Which brings the obvious question: what relationships are you in where that happens? Where you speak the word of Christ to each other? Are you in a housegroup? Housegroups are great for this. Talking together honestly, going through life together and centred on the word of Christ, every time you study the Bible. If you’re not in a housegroup, you should be. One to one? Is there a friend with whom you meet to read and talk and pray with? So helpful? What about coffee time at the end of the meeting today? The coffee questions on the sheet are meant to help in this. People sometimes find that difficult because there’s not really a culture of speaking the gospel to each other during the social times. We tend rather to make ordinary small talk. Well a culture grows when a number of people start doing the same thing. So here’s the challenge: why not try it today. Talk about a coffee question together as a starter. Just give it a go, you can blame me if you find it awkward. As an aside: if we ever want to get better as sharing the good news with non-Christian people around us, one of the keys to that is getting better at talking about Jesus with each other. If we can do it here, we can do it out there.
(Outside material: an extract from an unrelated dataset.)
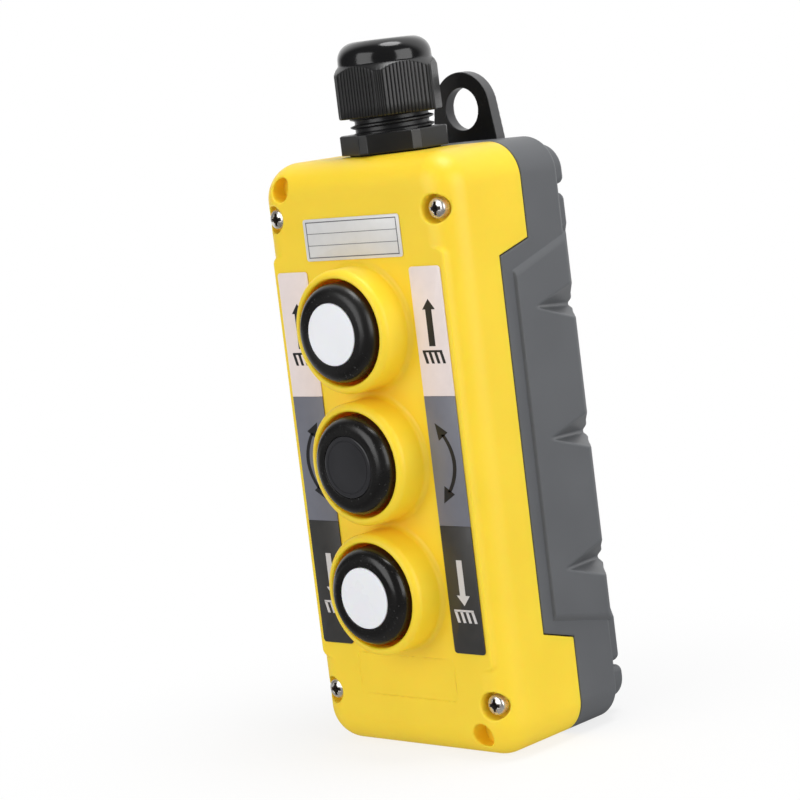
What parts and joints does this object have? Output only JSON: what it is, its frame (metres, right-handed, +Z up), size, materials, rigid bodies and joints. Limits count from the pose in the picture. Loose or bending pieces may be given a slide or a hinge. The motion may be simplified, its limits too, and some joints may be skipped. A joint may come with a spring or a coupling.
{
  "type": "pendant control station",
  "caption": "Hand-held hoist pendant in a two-part plastic enclosure with sprung push buttons, a cable gland on top and a hanging lug behind it.",
  "frame": {"origin": "on the bottom end face, in the middle of the width, 20 mm behind the front panel", "axes": "+Z up along the pendant towards the cable gland, +X to the operator's right, -Y towards the operator"},
  "size_m": [0.066, 0.0607, 0.1746],
  "materials": {
    "yellow_abs": "satin moulded, safety yellow",
    "grey_abs": "fine satin moulded, mid grey",
    "black_rubber": "matte seal rubber",
    "nickel_screw": "bright nickel-plated steel",
    "black_lug": "satin black coated plate",
    "silver_label": "matt silver foil label, blank",
    "legend_print": "printed film in three fields, pictograms only",
    "black_button": "satin black moulded",
    "white_disc": "satin white insert",
    "black_disc": "glossy black insert",
    "black_nylon": "moulded nylon",
    "contact_brass": "stamped brass strip",
    "phenolic_block": "moulded contact housing",
    "spring_steel": "drawn spring wire",
    "gland_nylon": "satin black nylon",
    "gland_nut_nylon": "black nylon, polished dome over a ribbed skirt"
  },
  "bodies": {
    "enclosure": {"front_cover": "yellow_abs", "rear_cover": "grey_abs", "cover_gasket": "black_rubber", "cover_screw_top_left": "nickel_screw", "cover_screw_top_right": "nickel_screw", "cover_screw_bottom_left": "nickel_screw", "cover_screw_bottom_right": "nickel_screw", "hanging_lug": "black_lug", "lug_screw_upper": "nickel_screw", "lug_screw_lower": "nickel_screw", "rating_plate": "silver_label", "legend_strip_left": "legend_print", "legend_strip_right": "legend_print", "button_seal_lower": "black_rubber", "contact_block_lower": "phenolic_block", "fixed_contact_lower_left": "contact_brass", "fixed_contact_lower_right": "contact_brass", "terminal_screw_lower_left": "nickel_screw", "terminal_screw_lower_right": "nickel_screw", "block_screw_lower_left": "nickel_screw", "block_screw_lower_right": "nickel_screw", "return_spring_lower": "spring_steel", "button_seal_middle": "black_rubber", "contact_block_middle": "phenolic_block", "fixed_contact_middle_left": "contact_brass", "fixed_contact_middle_right": "contact_brass", "terminal_screw_middle_left": "nickel_screw", "terminal_screw_middle_right": "nickel_screw", "block_screw_middle_left": "nickel_screw", "block_screw_middle_right": "nickel_screw", "return_spring_middle": "spring_steel", "button_seal_upper": "black_rubber", "contact_block_upper": "phenolic_block", "fixed_contact_upper_left": "contact_brass", "fixed_contact_upper_right": "contact_brass", "terminal_screw_upper_left": "nickel_screw", "terminal_screw_upper_right": "nickel_screw", "block_screw_upper_left": "nickel_screw", "block_screw_upper_right": "nickel_screw", "return_spring_upper": "spring_steel", "gland_washer": "black_rubber", "gland_body": "gland_nylon", "gland_locknut": "gland_nylon", "gland_seal_insert": "black_rubber"},
    "button_lower": {"button_cap_lower": "black_button", "button_disc_lower": "white_disc", "plunger_lower": "black_nylon", "contact_bridge_lower": "contact_brass"},
    "button_middle": {"button_cap_middle": "black_button", "button_disc_middle": "black_disc", "plunger_middle": "black_nylon", "contact_bridge_middle": "contact_brass"},
    "button_upper": {"button_cap_upper": "black_button", "button_disc_upper": "white_disc", "plunger_upper": "black_nylon", "contact_bridge_upper": "contact_brass"},
    "gland_thrust": {"gland_thrust_ring": "gland_nylon"},
    "gland_nut": {"gland_dome_nut": "gland_nut_nylon"}
  },
  "joints": [
    {"name": "press_lower", "type": "slide", "parent": "enclosure", "child": "button_lower", "axis": [0, 1, 0], "range_m": [0, 0.004], "stiffness_N_per_m": 400, "springref_m": -0.002, "deforming": ["return_spring_lower"]},
    {"name": "press_middle", "type": "slide", "parent": "enclosure", "child": "button_middle", "axis": [0, 1, 0], "range_m": [0, 0.004], "stiffness_N_per_m": 400, "springref_m": -0.002, "deforming": ["return_spring_middle"]},
    {"name": "press_upper", "type": "slide", "parent": "enclosure", "child": "button_upper", "axis": [0, 1, 0], "range_m": [0, 0.004], "stiffness_N_per_m": 400, "springref_m": -0.002, "deforming": ["return_spring_upper"]},
    {"name": "thrust_slide", "type": "slide", "parent": "enclosure", "child": "gland_thrust", "axis": [0, 0, 1], "range_m": [-0.0009, 0.003]},
    {"name": "nut_turn", "type": "hinge", "parent": "gland_thrust", "child": "gland_nut", "pos_m": [0, -0.0012, 0.1657], "axis": [0, 0, 1], "range_deg": [-164, 542]}
  ],
  "couplings": [
    {"joint": "nut_turn", "follows": "thrust_slide", "rad_per_m": 3141.6}
  ]
}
But also, notice that Paul doesn’t just say that we talk this good news to each other, we sing it too. Let the word of Christ dwell in you richly as you sing psalms, hymns and spiritual songs with gratitude in your hearts to God. Do you ever think of this when you sing? The fact that you singing this morning is there to help each other? It’s not how nicely or otherwise you can hold a tune that matters. Some people don’t sing because they’re embarrassed about their singing voice. Like this is meant to be an episode of ‘the Voice’ or something. Rubbish. Believe the gospel about each other; believe the gospel about your singing. You singing your heart out is a good thing because it helps me and others here to believe that gospel. To take it to heart so that it goes in. Football fans know that, don’t they? Being Leeds is big enough for them to sing about. It’s not enough for them simply to walk up to each other and shake hands and say “Leeds?” “Yes, Leeds.” “Good, good.” They sing it. We sing the gospel to the Lord, yes. But to each other as well.

When I was at Bible college we did an experiment. For one of the terms we turned all the seats in the chapel round so that we were in rows facing each other. So that when we sung, we were looking at each other. And for the first week it was really awkward. But do you know, in the long run it was brilliant. It was a fantastic way of being reminded that we were in Christ. That life, the gospel, our singing was not just about “me and God.” It was about growing together in Christ. So will you give it a go? We can’t turn the seats round in here, more’s the pity. But we can sing our hearts out. However well you hold a tune or not. Will you have a go? Not for your sake, for each other? Because you’re in Christ together.

Believe the gospel. Remember what Jesus has done for us. Remember who we are in Jesus. Believe the gospel about each other. Let’s pray.